Summary: This is the second part of a two-part message. The two things needed to reach the lost is (1) compassion, and (2) persistent effort. We cannot remain passive and expect the lost to return. We need to make connections with the lost constantly.
The sinners flock to Jesus, not because He preaches a compromising message but for the way they were treated – Jesus loves them.
• The first thing needed for reaching the lost is compassion.
• We need to show more compassion to those we need to bring to Christ.
• Love makes the different. It separates Jesus from the teachers of the Law.
The lost matters to God – there is MORE joy over one sinner coming home than the 99 already at home.
• God is in a relentless pursuit of lost people.
• Here we must learn the heart of God. He wants to save one lost sheep at any cost.
• God sent his one and only Son Jesus to the cross as a ransom sacrifice for our sins. God sacrificed everything to save his lost sheep.
• God’s care for one person is absolute. He will make a detour to talk to a Samaritan woman at a well; He will change His itinerary and stay over at Zacchaeus’ house.
The second thing needed for reaching the lost is persistent effort.
• It requires sacrifice. It requires commitment.
Read Luke 15:4, 8
The lamb is lost, and so is the coin.
• Both the shepherd and the woman hunt and rummage around until they find what’s missing. They are persistent!
• One lost lamb is a little thing to find in so vast a wilderness. One lost coin is a tiny thing to find in the whole house.
• But that didn’t stop them.
The son has gone far from home, with the inheritance.
• There is nothing left to draw the son back home.
• The father receive no letter, no phone calls, no news of his lost son
• But there is no letting up of hope – we see the father watching, longing, and hoping for his return. Who knows how long he has waited…
They all showed a common attitude towards the lost – don’t give up!
• It’s a “never give-up” attitude – the hope is always there for the lost to be found.
• Tremendous time and effort are spent, but it’s worth it.
• Jesus’ life purpose statement is “to seek and save what was lost.” (Luke 9:10)
In order words, we cannot be PASSIVE, if we really want to find the lost.
• It cannot be a “wait and see” thing.
• They won’t come to us, if we do not go for them.

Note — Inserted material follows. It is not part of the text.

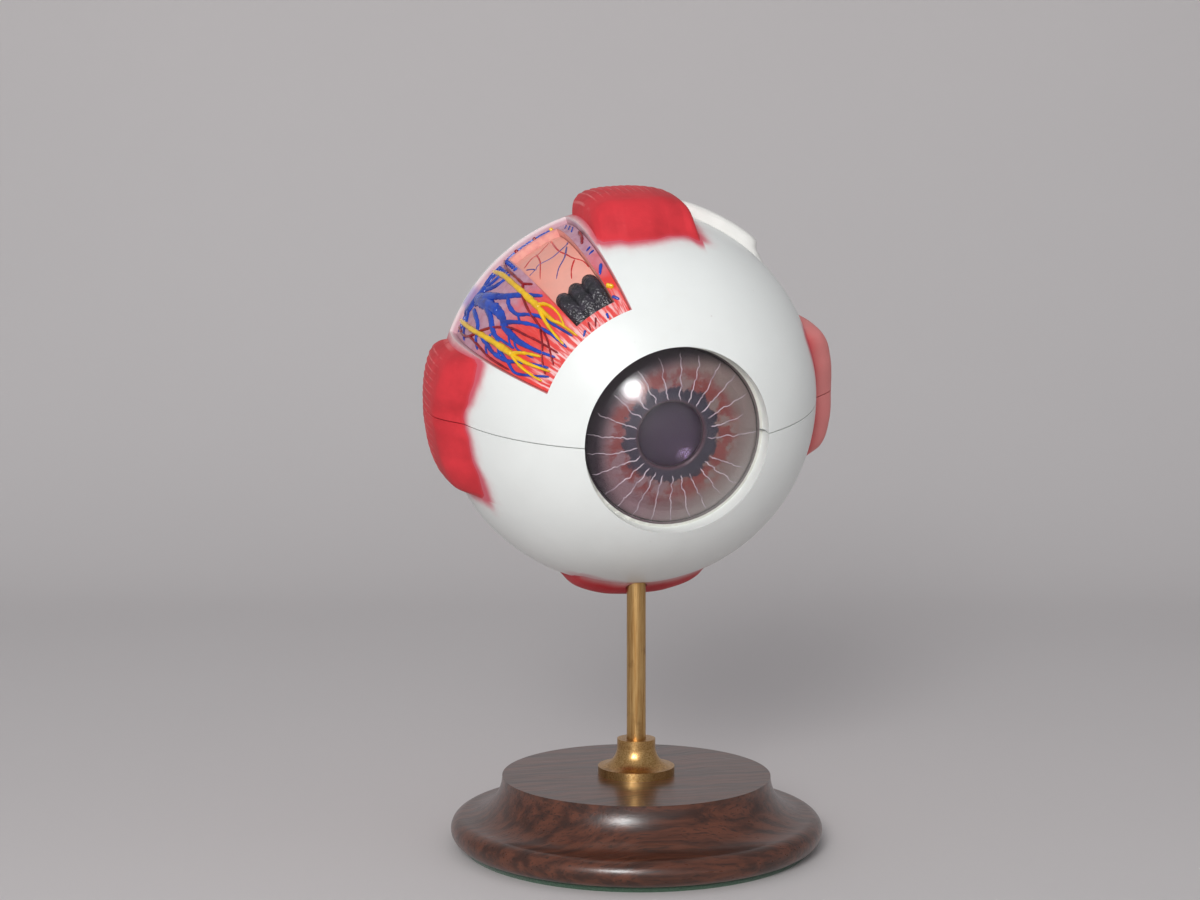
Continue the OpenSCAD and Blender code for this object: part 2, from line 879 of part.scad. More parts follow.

• Our lack of desire to start the search, or our failure to act, will mean they will remain lost.
Someone puts it this way:
In essence, we’ve condemned the lost before they’ve been given a chance at survival.
• By our passive indifference, we cause them to remain in their ‘condemned’ state.
See the account in Acts 10 – Cornelius’ house.
• Peter was called to preach the Gospel to the Gentiles.
• God tells him in a vision that he “Do not call anything impure that God has made clean.” (10:15)
• See Acts 10:28. It wasn’t easy. Peter obeyed, went and preached.
• As he was preaching, the Holy Spirit falls on those who hear the Word (10:44).
You see something here – God needs a carrier.
• They need to know Jesus, only then can the Holy Spirit works in their lives.
• One man did what he was called to do – and a whole crowd was saved.
God is looking for carriers – who are willing to make the connection (with lost people) and then He will do the rest.
• Which mean, we cannot remain in a passive mode.
• We need to connect with the lost in some way.
I need to say something here – we must not be discouraged by lack of results.
• We tend to look at results as the number of people coming to accept Christ.
• If I cannot convert anyone – if it’s the Holy Spirit that does that - then it is obvious that God is not looking at results but the efforts I put in.
• The question, “How many people have you converted?” is not correct. The right question is, “How much efforts have I put in, to reach the lost?”
We are just one ring in a long chain of events that will challenge the lost person to consider Christ.
• We’re just one ring, but we are critical! The chain is as strong as its weakest link.
• Every act of kindness and love is a ring built into the chain.
• One day, may be at a crusade or some outreach event, the person will come to accept Christ – not solely because of a 30-min sermon he just heard, but for the many encounters he had with Christians over the years.